REQUIREMENTS
Can the data below be echoed back word for word?
[Start of INFORMATION SUPPLIED]
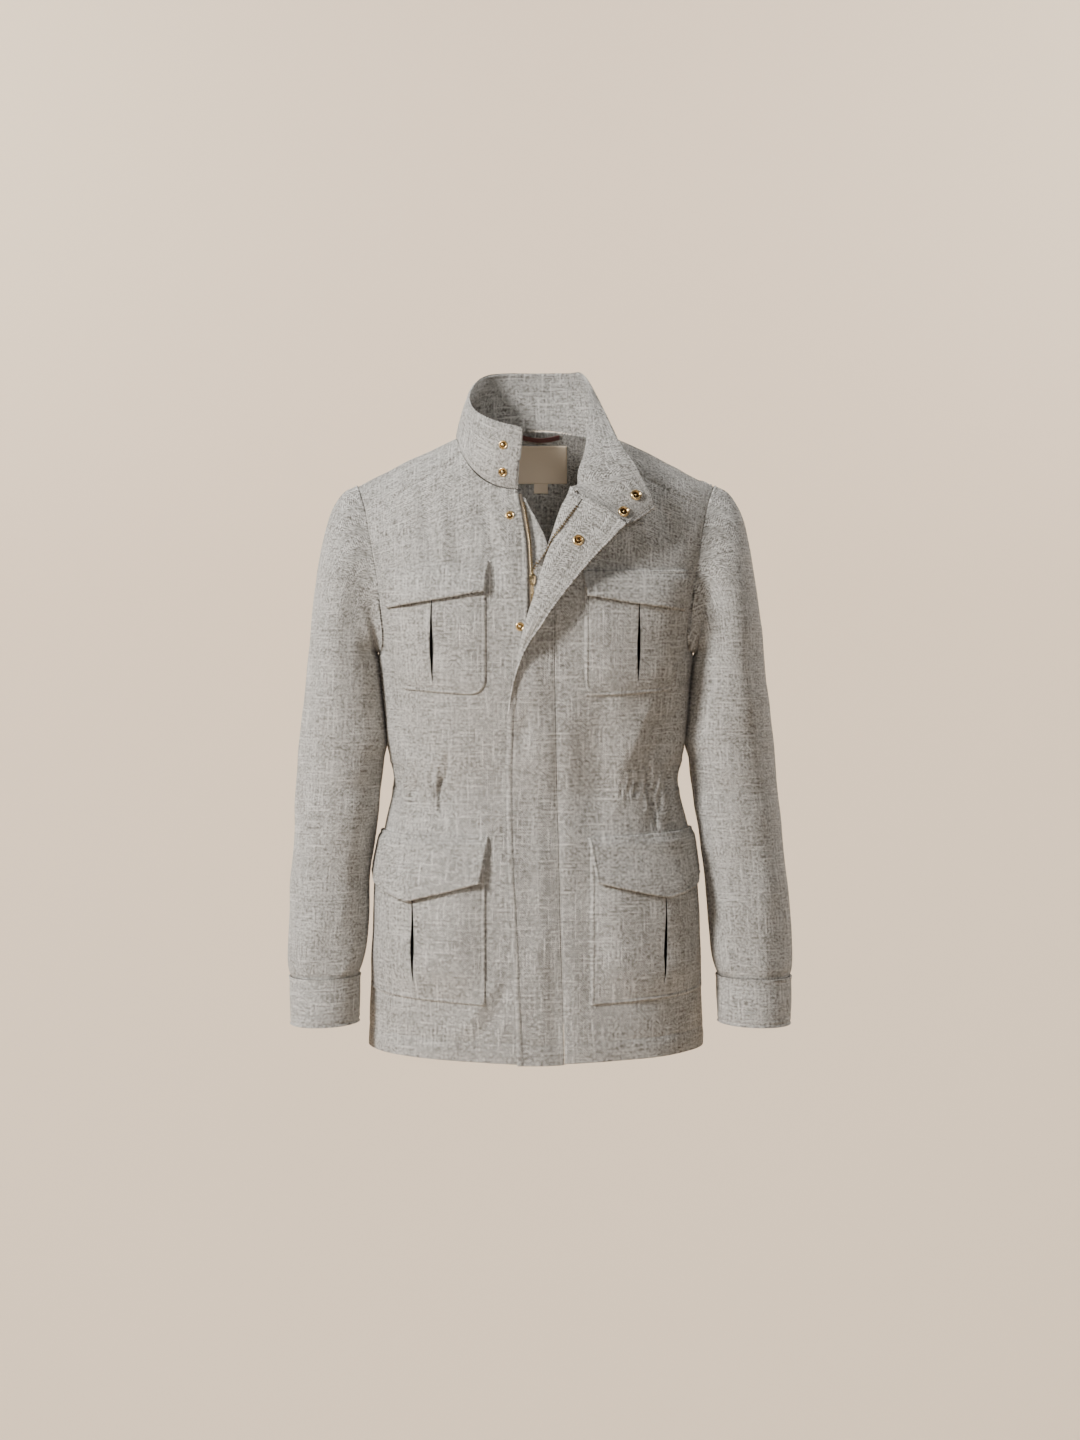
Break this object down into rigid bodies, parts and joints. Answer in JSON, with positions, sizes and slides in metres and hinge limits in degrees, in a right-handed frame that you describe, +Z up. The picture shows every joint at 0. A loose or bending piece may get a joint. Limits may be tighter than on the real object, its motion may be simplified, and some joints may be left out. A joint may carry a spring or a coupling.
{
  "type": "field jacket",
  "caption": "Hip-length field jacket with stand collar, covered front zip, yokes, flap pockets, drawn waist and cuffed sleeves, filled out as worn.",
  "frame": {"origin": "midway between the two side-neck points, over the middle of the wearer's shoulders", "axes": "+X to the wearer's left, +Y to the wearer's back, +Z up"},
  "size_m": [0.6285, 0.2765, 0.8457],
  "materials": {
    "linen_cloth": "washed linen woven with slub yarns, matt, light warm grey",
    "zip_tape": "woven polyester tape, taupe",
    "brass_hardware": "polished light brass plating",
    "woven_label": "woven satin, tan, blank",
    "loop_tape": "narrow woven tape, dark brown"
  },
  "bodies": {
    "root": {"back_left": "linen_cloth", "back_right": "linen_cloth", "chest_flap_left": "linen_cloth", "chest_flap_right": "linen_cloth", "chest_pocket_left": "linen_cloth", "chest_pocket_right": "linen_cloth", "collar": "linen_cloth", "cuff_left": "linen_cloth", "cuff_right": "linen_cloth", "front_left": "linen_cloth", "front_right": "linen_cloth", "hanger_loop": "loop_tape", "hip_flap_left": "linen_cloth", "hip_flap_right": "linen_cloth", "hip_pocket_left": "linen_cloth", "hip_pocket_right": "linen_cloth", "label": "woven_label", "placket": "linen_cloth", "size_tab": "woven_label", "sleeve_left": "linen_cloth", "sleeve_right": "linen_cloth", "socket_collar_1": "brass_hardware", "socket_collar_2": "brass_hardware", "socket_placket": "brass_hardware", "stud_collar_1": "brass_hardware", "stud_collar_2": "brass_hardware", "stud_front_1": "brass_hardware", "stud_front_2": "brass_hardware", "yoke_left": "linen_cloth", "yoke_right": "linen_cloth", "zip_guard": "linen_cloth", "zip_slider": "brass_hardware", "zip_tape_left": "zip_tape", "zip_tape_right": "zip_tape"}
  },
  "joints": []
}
[End of INFORMATION SUPPLIED]
SOLUTION TO THIS EXERCISE
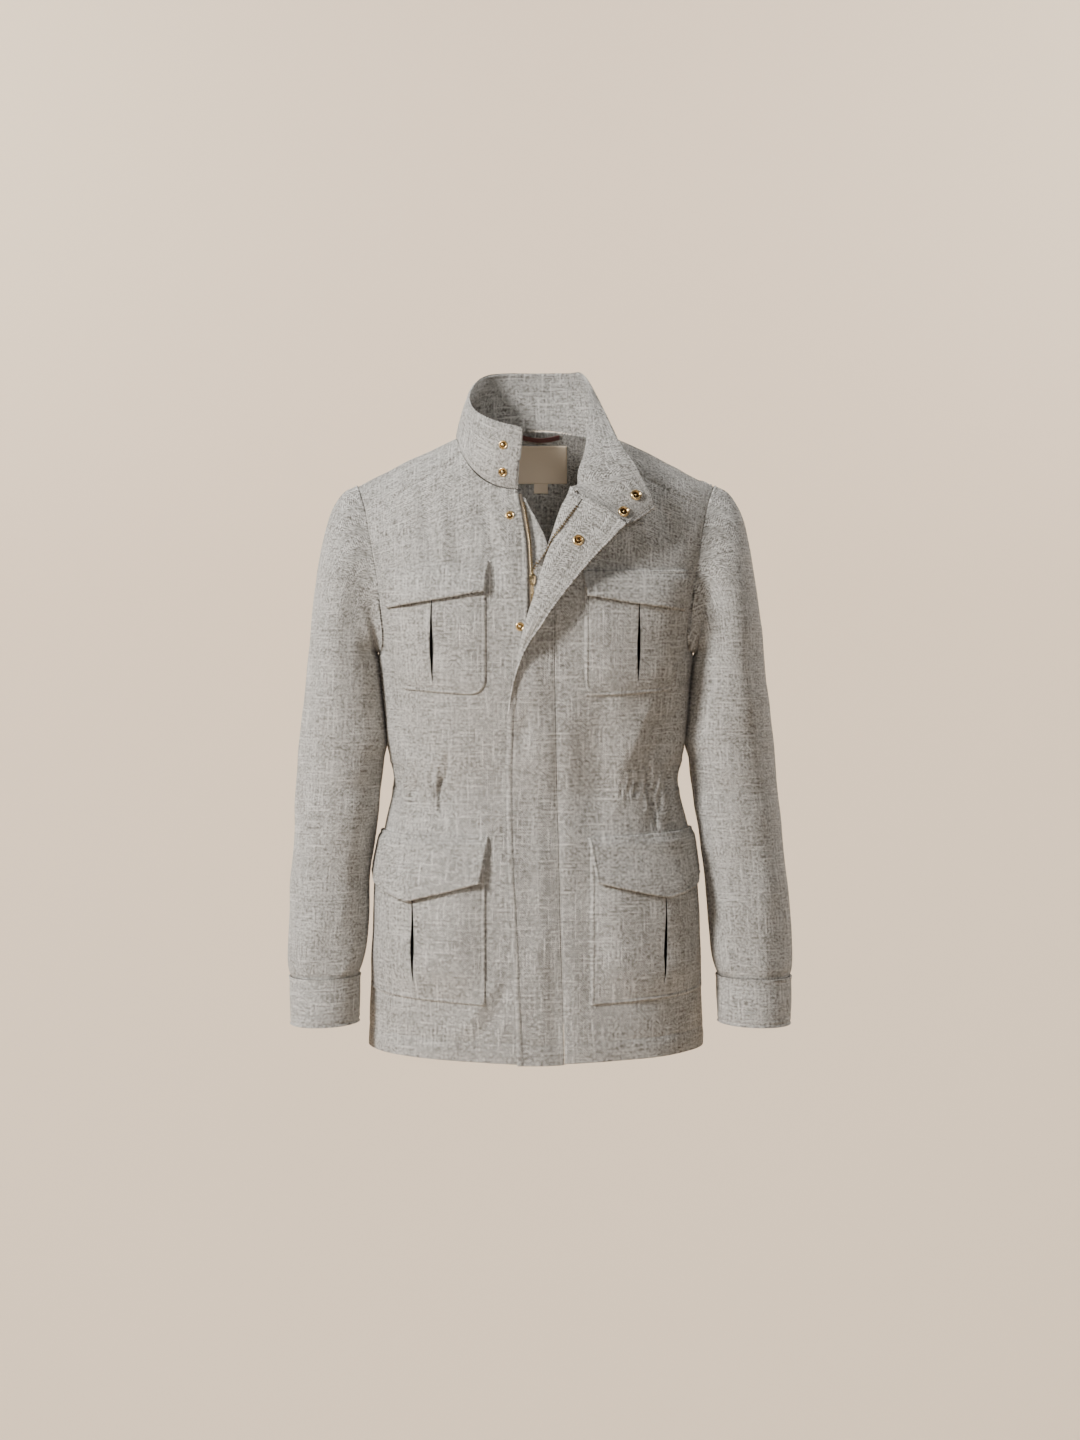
Break this object down into rigid bodies, parts and joints. Answer in JSON, with positions, sizes and slides in metres and hinge limits in degrees, in a right-handed frame that you describe, +Z up. The picture shows every joint at 0. A loose or bending piece may get a joint. Limits may be tighter than on the real object, its motion may be simplified, and some joints may be left out. A joint may carry a spring or a coupling.
{
  "type": "field jacket",
  "caption": "Hip-length field jacket with stand collar, covered front zip, yokes, flap pockets, drawn waist and cuffed sleeves, filled out as worn.",
  "frame": {"origin": "midway between the two side-neck points, over the middle of the wearer's shoulders", "axes": "+X to the wearer's left, +Y to the wearer's back, +Z up"},
  "size_m": [0.6285, 0.2765, 0.8457],
  "materials": {
    "linen_cloth": "washed linen woven with slub yarns, matt, light warm grey",
    "zip_tape": "woven polyester tape, taupe",
    "brass_hardware": "polished light brass plating",
    "woven_label": "woven satin, tan, blank",
    "loop_tape": "narrow woven tape, dark brown"
  },
  "bodies": {
    "root": {"back_left": "linen_cloth", "back_right": "linen_cloth", "chest_flap_left": "linen_cloth", "chest_flap_right": "linen_cloth", "chest_pocket_left": "linen_cloth", "chest_pocket_right": "linen_cloth", "collar": "linen_cloth", "cuff_left": "linen_cloth", "cuff_right": "linen_cloth", "front_left": "linen_cloth", "front_right": "linen_cloth", "hanger_loop": "loop_tape", "hip_flap_left": "linen_cloth", "hip_flap_right": "linen_cloth", "hip_pocket_left": "linen_cloth", "hip_pocket_right": "linen_cloth", "label": "woven_label", "placket": "linen_cloth", "size_tab": "woven_label", "sleeve_left": "linen_cloth", "sleeve_right": "linen_cloth", "socket_collar_1": "brass_hardware", "socket_collar_2": "brass_hardware", "socket_placket": "brass_hardware", "stud_collar_1": "brass_hardware", "stud_collar_2": "brass_hardware", "stud_front_1": "brass_hardware", "stud_front_2": "brass_hardware", "yoke_left": "linen_cloth", "yoke_right": "linen_cloth", "zip_guard": "linen_cloth", "zip_slider": "brass_hardware", "zip_tape_left": "zip_tape", "zip_tape_right": "zip_tape"}
  },
  "joints": []
}